L'ancien patron du football mondial Sepp Blatter a été entendu comme témoin dans l'enquête française pour corruption portant sur l'attribution controversée du Mondial-2022 au Qatar, dossier qui avait valu une garde à vue à son ancien conseiller Michel Platini.
Cette audition par les policiers français de l'ex-président de la Fifa (1998-2015), âgé de 85 ans, s'est déroulée jeudi et vendredi à Zurich, a appris l'AFP auprès de la police française et d'une source judiciaire, confirmant une information du quotidien français Le Monde.
Outre ce dossier, des enquêtes sont en cours aux Etats-Unis et en Suisse, sur cette victoire surprise et sur le fil du Qatar en 2010 alors que les Etats-Unis apparaissaient comme les grands favoris. En butte aux soupçons depuis sa victoire, le Qatar réfute toute corruption.
Le vote en faveur du Qatar de Michel Platini, alors patron de l'UEFA, avait contribué à emporter la décision, par quatorze voix contre huit pour les Etats-Unis. Ancien proche de Sepp Blatter, devenu son rival lorsqu'il avait voulu lui succéder à la tête de la Fifa, l'ex-légende du football français avait été placée en garde à vue en juin 2019, sans être inculpé.
Derrière Michel Platini et son vote surprise, les relations de l'émirat gazier avec la France sous la présidence de Sarkozy constituent la toile de fond des investigations menées pour 'corruption active et passive', 'recel' et 'blanchiment'.
Les liens entre Sarkozy et Platini
Les enquêteurs s'intéressent particulièrement à un déjeuner le 23 novembre 2010, qui aurait réuni le président français de l'époque, Nicolas Sarkozy, Michel Platini et deux hauts dirigeants qataris, le prince héritier Tamim ben Hamad al Thani - devenu émir en juin 2013 - et Hamad ben Jassem al Thani, alors premier ministre.

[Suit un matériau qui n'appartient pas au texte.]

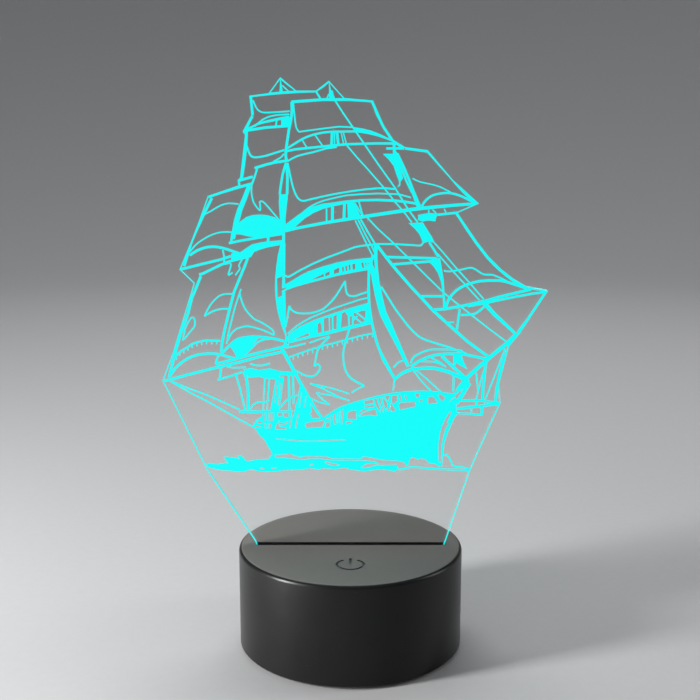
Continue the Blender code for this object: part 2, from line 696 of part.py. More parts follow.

Neuf jours plus tard, le 2 décembre 2010, le pays du Golfe était désigné pour accueillir la Coupe du monde en 2022. Les enquêteurs se demandent si Michel Platini n'a pas voté en faveur du Qatar à la demande de Nicolas Sarkozy, ce que l'ancien joueur réfute.
Et fin 2011, le fils de l'ancien capitaine des Bleus, Laurent Platini, avait été recruté comme directeur général provisoire de l'équipementier qatari Burrda Sport, filiale de QSI.
La justice se demande si cette embauche constituait une contrepartie au vote de son père.
Le média d'investigation français Mediapart avait par ailleurs révélé fin 2020 une note datée du 28 avril 2011 sur la vente du PSG au fonds souverain Qatar Sports Investments (QSI), évoquant une répartition prévue du capital. Le document, saisi en juin 2019 dans les locaux de Colony Capital, l'ancien propriétaire du club, mentionne aussi le montant d'un salaire devant être versé à Laurent Platini.
Colony Capital
Six mois après le déjeuner au palais présidentiel de l'Elysée, en mai 2011, le Paris Saint-Germain avait été racheté par le fonds QSI pour 76 millions d'euros à Colony Capital. Le représentant en France de ce fonds d'investissement américain était Sébastien Bazin, homme d'affaires proche de Nicolas Sarkozy.
Michel Platini a assuré dans un récent entretien au Monde avoir décidé seul de privilégier le Qatar, prenant sa décision 'très tôt', sans aucune influence de Nicolas Sarkozy. 'Les décisions économiques et le business du Qatar me sont totalement étrangers' et 'mon fils est suffisamment grand, autonome et compétent pour construire sa carrière sans son père ou ses interventions', a-t-il dit.
Sophie Dion, conseillère technique chargée des sports du président Sarkozy, avait été également placée en garde à vue en 2019, mais n'a pas non plus été mise en examen. L'ex-secrétaire général de l'Elysée Claude Guéant, lui, avait été entendu en audition libre.
Autre axe d'enquête, un contrat conclu avant l'attribution du Mondial, qui accordait les droits de diffusion TV des Mondiaux 2018 à 2022 à la chaîne qatarie Al-Jazeera contre 300 millions de dollars, avec un bonus de 100 millions de dollars à la Fifa en cas d'octroi au Qatar.